Rapid CI: Instead of re-running thousands of scenarios, CI could rely on a small set of property tests (10 examples) combined with a few, lightning-fast regression tests for the previously discovered 7-10 edge cases. This resulted in a 170x speedup for edge case coverage in CI.
Permanent Knowledge: The captured examples became an enduring record of known failure modes, invaluable for onboarding new team members and preventing “whack-a-mole” bug resurfacing.
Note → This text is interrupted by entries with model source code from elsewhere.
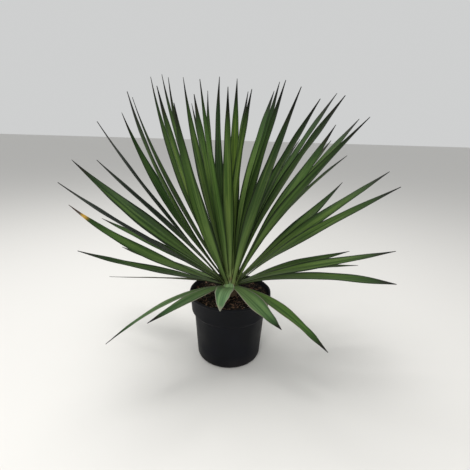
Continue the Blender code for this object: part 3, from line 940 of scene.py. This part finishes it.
def scatter_bark(bark, material):
    """Loose bits of bark on the bed: each a lump pulled long and flat, rough all over, at its own angle."""
    chance = random.Random(bark.seed)
    cage, cage_faces = lump_cage(bark.detail)
    box = BARK_BOX_HALF / np.abs(cage).max(axis=1, keepdims=True) * BARK_BOX_PART
    limit = MOUTH_RADIUS - BARK_EDGE_GAP
    points, faces, shades = [], [], []
    for _ in range(bark.count):
        radius = limit * chance.uniform(BARK_INNERMOST, 1.0) ** 0.5
        turn = chance.uniform(0, 2 * pi)
        x, y = radius * cos(turn), radius * sin(turn)
        if radius < STEM_RADIUS + BARK_STEM_GAP:
            continue
        size = bark.longest * chance.uniform(BARK_SMALLEST, 1.0) ** BARK_SIZE_POWER
        width = chance.uniform(bark.slim, 2 * bark.slim)
        thickness = chance.uniform(BARK_FLATTEST * bark.slim, bark.slim)
        sides = np.array((1.0, width, thickness)) * size
        shift = Vector((chance.uniform(0, NOISE_RANGE), chance.uniform(0, NOISE_RANGE), 0))
        rough = np.array([noise.noise(Vector(point) * BARK_ROUGH_SCALE + shift) for point in cage])[:, None]
        spin = Matrix.Rotation(chance.uniform(0, 2 * pi), 3, "Z")
        lean = Matrix.Rotation(chance.gauss(0, BARK_LEAN), 3, "X")
        tilt = lean @ Matrix.Rotation(chance.gauss(0, BARK_TILT), 3, "Y")
        lump = cage * (BARK_ROUND_PART + box + BARK_ROUGH_PART * rough) * sides
        height = soil_level(x, y) + sides[2] * chance.uniform(0.0, BARK_PROUD)
        faces.append(cage_faces + len(points) * len(cage))
        points.append(lump @ np.array(spin @ tilt).T + (x, y, height))
        shades += [(chance.random() ** SHADE_POWER, 0, 0)] * len(cage)
    mesh = bpy.data.meshes.new(bark.name)
    mesh.from_pydata(np.vstack(points).tolist(), [], np.vstack(faces).tolist())
    vector_attribute(mesh, "shade", shades)
    add_piece(bark.name, mesh, material)
    mesh.set_sharp_from_angle(angle=BARK_SHARP_ANGLE)


def make_bark():
    materials = {kind: bark_material(kind, *colours) for kind, colours in BARK_COLOURS.items()}
    for bark in BARKS:
        scatter_bark(bark, materials[bark.kind])


# Stem and crown

def stem_material():
    shader = Shader("stem_fibre", STEM_ROUGHNESS)
    place = shader.position()
    height = shader.split(place)[2]
    fibre = shader.pattern(place, STEM_FIBRES)
    colour = shader.mix(fibre, STEM_DARK, STEM_LIGHT)
    colour = shader.cover(colour, STEM_SHADE, shader.pattern(place, STEM_CLOUD), STEM_SHADE_RAMP)
    colour = shader.cover(colour, STEM_GREEN, height, STEM_GREEN_HEIGHTS)
    shader.set("Base Color", colour)
    shader.set("Normal", shader.bump(fibre, *STEM_BUMP))
    return shader.material


def make_stem():
    """The stem inside the rosette: rings of old leaf scars below, a smooth crown above."""
    points = []
    for ring in range(STEM_RINGS):
        height = STEM_LOW.z + (STEM_HIGH.z - STEM_LOW.z) * (ring / STEM_RINGS)
        dome = max(height - (STEM_HIGH.z - DOME_HEIGHT), 0.0) / DOME_HEIGHT
        radius = (STEM_RADIUS - STEM_INSET) * (1 - dome**2) ** 0.5
        for step in range(STEM_STEPS):
            turn = 2 * pi * step / STEM_STEPS
            wave = sin(2 * pi * height / SCAR_PITCH + SCAR_WAVES * sin(SCAR_WAVES * turn))
            rough = noise.noise(Vector((cos(turn), sin(turn), height * STEM_LUMPS_UP)) * STEM_LUMP_SCALE)
            scar = SCAR_DEPTH * wave * (1 - dome)
            lump = STEM_BARK * rough * (1 - dome)
            reach = radius + scar + lump - STEM_BARK
            points.append((reach * cos(turn), reach * sin(turn), height))
    points.append((0.0, 0.0, STEM_HIGH.z))
    faces = [(a, d, c, b) for a, b, c, d in ring_quads(STEM_RINGS, STEM_STEPS)]
    last = (STEM_RINGS - 1) * STEM_STEPS
    top = STEM_RINGS * STEM_STEPS
    faces += [(last + step, last + (step + 1) % STEM_STEPS, top) for step in range(STEM_STEPS)]
    faces.append(tuple(reversed(range(STEM_STEPS))))
    mesh = bpy.data.meshes.new("stem_crown")
    mesh.from_pydata(points, [], faces)
    add_piece("stem_crown", mesh, stem_material(), ("stem",))


# Floor, light and camera

def make_floor():
    bpy.ops.mesh.primitive_plane_add(size=FLOOR_SIDE, location=(0.0, 0.0, 0.0))
    floor = bpy.context.object
    floor.name = "floor"
    shader = Shader("floor", FLOOR_ROUGHNESS)
    shader.set("Base Color", FLOOR_COLOUR)
    shader.set("Specular IOR Level", FLOOR_SPECULAR)
    floor.data.materials.append(shader.material)


def add_lamp(lamp):
    light = bpy.data.lights.new(lamp.name, "AREA")
    light.shape = "DISK"
    light.size = lamp.size
    light.energy = lamp.power
    light.color = LAMP_COLOUR
    holder = bpy.data.objects.new(lamp.name, light)
    holder.location = lamp.place
    holder.rotation_euler = (Vector(lamp.target) - Vector(lamp.place)).to_track_quat("-Z", "Y").to_euler()
    bpy.context.scene.collection.objects.link(holder)


def make_lights():
    world = bpy.data.worlds.new("studio")
    world.use_nodes = True
    background = world.node_tree.nodes["Background"]
    background.inputs["Color"].default_value = SKY_COLOUR
    background.inputs["Strength"].default_value = SKY_STRENGTH
    bpy.context.scene.world = world
    bpy.context.scene.view_settings.view_transform = "Standard"
    for lamp in LAMPS:
        add_lamp(lamp)


def make_camera():
    data = bpy.data.cameras.new("camera")
    data.sensor_width = SENSOR_WIDTH
    data.lens = FOCAL_PIXELS / PICTURE_SIDE * SENSOR_WIDTH
    camera = bpy.data.objects.new("camera", data)
    ahead = Vector((
        sin(CAMERA_YAW) * cos(CAMERA_PITCH), cos(CAMERA_YAW) * cos(CAMERA_PITCH), -sin(CAMERA_PITCH)
    ))
    level = Vector((cos(CAMERA_YAW), -sin(CAMERA_YAW), 0.0))
    above = level.cross(ahead)
    right = level * cos(CAMERA_ROLL) + above * sin(CAMERA_ROLL)
    up = above * cos(CAMERA_ROLL) - level * sin(CAMERA_ROLL)
    turned = Matrix((right, up, -ahead)).transposed().to_4x4()
    camera.matrix_world = Matrix.Translation(CAMERA_PLACE) @ turned
    bpy.context.scene.collection.objects.link(camera)
    bpy.context.scene.camera = camera


make_camera()
make_floor()
make_lights()
make_pot()
make_soil()
make_bark()
make_stem()
make_leaves()
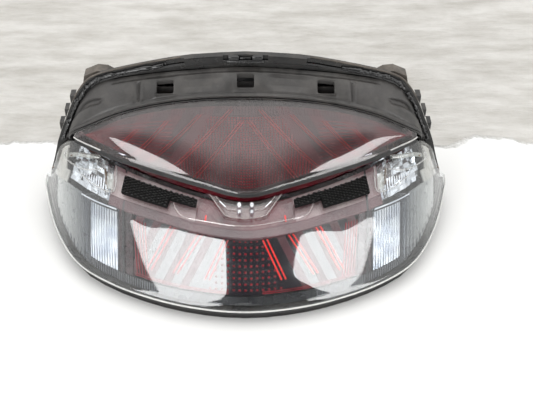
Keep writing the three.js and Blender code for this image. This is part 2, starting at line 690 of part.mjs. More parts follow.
// How far out the flange's edge is at a height.
function edgeX(z) {
  const below = FLANGE_CURVE.findIndex(([, height]) => height < z);
  const [[x0, z0], [x1, z1]] = [FLANGE_CURVE[below - 1], FLANGE_CURVE[below]];
  return x0 + ((x1 - x0) * (z0 - z)) / (z0 - z1);
}

// ---------------------------------------------------------------- back of the lamp
function addBackFittings() {
  SCREWS.forEach(({ x, z }, k) => {
    const head = rod(x, z, 4.2, BACK_Y + GAP, BACK_Y + GAP + 2.8)
      .subtract(box([x - 2.6, BACK_Y + 1.8, z - 0.5], [x + 2.6, BACK_Y + 5, z + 0.5]))
      .subtract(box([x - 0.5, BACK_Y + 1.8, z - 2.6], [x + 0.5, BACK_Y + 5, z + 2.6]));
    addPart(`housing_screw_${k + 1}`, toGeometry(head), 'steel');
  });
  for (const { side, x, z } of INSERTS) {
    addPart(`threaded_insert_${side}`, toGeometry(ring(x, z, 4.6, 2.6, BACK_Y - 9, BACK_Y - 0.4)), 'brass');
  }
  const cap = [[0, -0.6], [7, -0.6], [7.6, 1], [7, 4], [5, 5.5], [0, 6]].map(([r, y]) => [r, BACK_Y + y]);
  addPart('vent_cap', turned(cap, VENT.x, VENT.z), 'rubber');
}

function addBulbs() {
  for (const { name, x, kind } of HOLDERS) {
    const seat = BACK_Y + GAP;
    let holder = rod(x, HOLDER_Z, HOLDER_HOLE - 0.7, 152, BACK_Y + 3, 20)
      .add(rod(x, HOLDER_Z, HOLDER_HOLE + 3.4, BACK_Y + 3, BACK_Y + 6.5, 20))
      .add(rod(x, HOLDER_Z, 9, BACK_Y + 6, BACK_Y + 14));
    for (let k = 0; k < LUG_COUNT; k += 1) {
      const angle = (k / LUG_COUNT) * 2 * Math.PI;
      holder = holder.add(lugBox(x, HOLDER_Z, angle, HOLDER_HOLE + 2, 2.6, 153, BOSS_FRONT - GAP));
      holder = holder.add(lugBox(x, HOLDER_Z, angle, HOLDER_HOLE + 2.6, 1.4, BACK_Y + 6, BACK_Y + 13));
    }
    holder = holder.subtract(box([x - 6, BACK_Y + 8, HOLDER_Z - 4], [x + 6, BACK_Y + 16, HOLDER_Z + 4]));
    addPart(`${name}_holder`, toGeometry(holder), 'holder');

    const seal = ring(x, HOLDER_Z, HOLDER_HOLE + 2.6, HOLDER_HOLE - 0.3, seat, BACK_Y + 2.6);
    addPart(`${name}_seal`, toGeometry(seal), 'rubber');

    const glass = [
      [0, 151.6], [6.5, 151.6], [7, 147], [9.6, 141], [10, 134], [9, 127], [6, 122], [2.5, 119.6], [0, 119.2],
    ];
    addPart(`${name}_bulb`, turned(glass, x, HOLDER_Z, 14), kind === 'turn' ? 'amber' : 'clear');

    const slab = (from, to, front, back) => box(
      [x + from, BACK_Y + front, HOLDER_Z - BLADE_HALF_HEIGHT],
      [x + to, BACK_Y + back, HOLDER_Z + BLADE_HALF_HEIGHT],
    );
    const contacts = slab(-4, 4, 8.4, 9.8).add(slab(-3, -2.2, 9.6, 15)).add(slab(2.2, 3, 9.6, 15));
    addPart(`${name}_contacts`, toGeometry(contacts), 'brass');
  }
}

addHousing();
addShroud();
addOuterLenses();
addLensWall();
addInnerLenses();
addReflectors();
addLedgePieces();
addEdgeFittings();
addBackFittings();
addBulbs();

// The origin is under the middle of the lamp's outer box, on the surface that it stands on.
const bounds = new THREE.Box3().setFromObject(lamp);
lamp.position.set(0, -(bounds.min.y + bounds.max.y) / 2, -bounds.min.z);
lamp.updateMatrixWorld(true);

export default lamp;
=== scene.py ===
# Looks of the motorcycle tail light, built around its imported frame.
# Shapes are worked out in millimetres in the design's own frame (+X right, +Y towards the front of
# the motorcycle, +Z up, Y counted from the middle of the lower lens's rim) and moved to the row
# frame, in metres, when a piece is made.
import math
import random

import bmesh
import bpy
import numpy as np
from mathutils import Matrix, Vector


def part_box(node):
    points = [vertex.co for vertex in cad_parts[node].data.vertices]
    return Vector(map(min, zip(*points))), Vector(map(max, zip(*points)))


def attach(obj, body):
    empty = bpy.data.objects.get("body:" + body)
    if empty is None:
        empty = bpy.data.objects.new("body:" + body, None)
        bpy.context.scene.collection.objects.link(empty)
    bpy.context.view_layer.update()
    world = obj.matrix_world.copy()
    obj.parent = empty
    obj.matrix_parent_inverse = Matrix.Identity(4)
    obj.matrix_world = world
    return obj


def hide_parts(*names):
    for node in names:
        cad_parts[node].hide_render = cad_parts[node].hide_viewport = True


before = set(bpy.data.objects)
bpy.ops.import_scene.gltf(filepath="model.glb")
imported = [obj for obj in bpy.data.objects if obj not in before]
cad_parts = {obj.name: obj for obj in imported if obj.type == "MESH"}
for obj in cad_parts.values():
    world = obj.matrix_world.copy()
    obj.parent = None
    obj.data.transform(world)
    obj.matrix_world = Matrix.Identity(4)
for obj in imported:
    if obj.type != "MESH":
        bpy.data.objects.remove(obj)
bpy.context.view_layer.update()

MM = 0.001
BACK_Y = 170.0                      # end face of the housing's bosses, in the design frame
SHIFT_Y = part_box("rear_housing")[1].y / MM - BACK_Y
FLANGE_Y = 130.0
LENS_THICKNESS = 2.2
FACE_BULGE = 1.5
DOME_BULGE = 3.4
CREST_ROUND = 0.06                  # share of the face and of the ledge that the rounded crest takes
HALF_RED = 84.0                     # half width of the red middle section
INNER_DEPTH = 7.0                   # how far the lower inner lens lies under the outer one
MESH_DEPTH = 4.6                    # the same under the upper lens
SHARP = 35                          # edges that turn by more degrees are sharp
SIDES = (("left", -1), ("right", 1))
BOX_FACES = [(0, 3, 2, 1), (4, 5, 6, 7), (0, 1, 5, 4), (1, 2, 6, 5), (2, 3, 7, 6), (3, 0, 4, 7)]
SEED = 41

# Feature lines of the right half, from the middle to the side, as in the CAD model.
LENS_RIM = [(0, 0, 12), (30, 3, 12), (60, 11, 12), (92, 25.5, 12),
            (118, 45, 13), (137, 77, 15), (150, 116, 19), (151, 127, 23)]
LENS_CREST = [(0, 25, 55), (30, 31, 55), (60, 43, 54.5), (88, 55, 54),
              (112, 71, 51), (133, 93, 45), (145, 115, 33), (147, 127, 27)]
LEDGE_BACK = [(0, 53, 60), (27, 61, 60.5), (55, 72.5, 61.5), (84, 87, 63.5),
              (108, 102, 65.5), (124, 114, 65), (135, 124, 54), (140, 127, 47)]
DOME_FRONT = [(0, 54, 69), (30, 63.5, 69.6), (60, 75.5, 70.8), (88, 87, 72.8),
              (108, 97.5, 74.5), (117.5, 103.5, 74.8), (121.5, 106.5, 75.6)]
DOME_BACK = [(0, 109, 105), (30, 109, 104), (60, 108.3, 100.3), (88, 106, 94),
             (108, 105.8, 85), (117.5, 106.5, 79.8), (121.5, 107.3, 77)]
SHROUD_FRONT = [(0, 112.5, 104.8), (30, 112.5, 103.8), (60, 112, 100), (88, 110, 93.8),
                (108, 109.5, 85), (124, 112, 75), (129, 122, 62)]
SHROUD_BACK = [(0, 129.5, 119), (43, 129.5, 116), (75, 129.5, 112), (100, 129.5, 106.5),
               (114, 129.5, 96), (124, 129.5, 77), (134, 129.5, 50)]
FLANGE_EDGE = [(0, 130, 128.5), (34.6, 130, 126.5), (59, 130, 122.5), (85.5, 130, 116.5),
               (104, 130, 111), (114, 130, 104), (124.5, 130, 88), (131.5, 130, 72),
               (139, 130, 55), (145, 130, 35), (150, 130, 20)]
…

Actionable Recommendations for Developers & Teams

To maximize the value of Hypothesis and property-based testing:

Shift Your Mindset: View Hypothesis’s shrunken examples as “discoveries” that expand your understanding of the system, not just temporary failures.
Mandate Capture: Establish a clear team policy: “Never reduce max_examples without first capturing all shrunken failing cases as dedicated regression tests.”
Organize Discoveries: Create a dedicated test class (e.g., TestRegressionShrunkenCases) to house all Hypothesis-discovered edge cases. Use parameterized tests (e.g., pytest.mark.parametrize) for conciseness and clarity.
Document Thoroughly: For each captured regression test, document the date of discovery, the specific parameters, the root cause of the bug, and the pattern it represents.
Consider Hooks: For Python teams using Pytest, implement a custom hook (e.g., in conftest.py) that detects Hypothesis shrinking and prints an automatic reminder to capture the case.

Conclusion

Property-based testing with Hypothesis is an incredibly powerful technique for finding bugs that traditional testing might miss. However, its true potential is only unleashed when you fully embrace its role as a data generation and discovery tool. By diligently capturing and documenting the “shrunken” failing examples, you transform transient debugging output into permanent, high-value knowledge that accelerates development, stabilizes your codebase, and dramatically improves your testing ROI.

Don’t let your golden edge cases slip away. Capture them, learn from them, and build a more robust future for your software.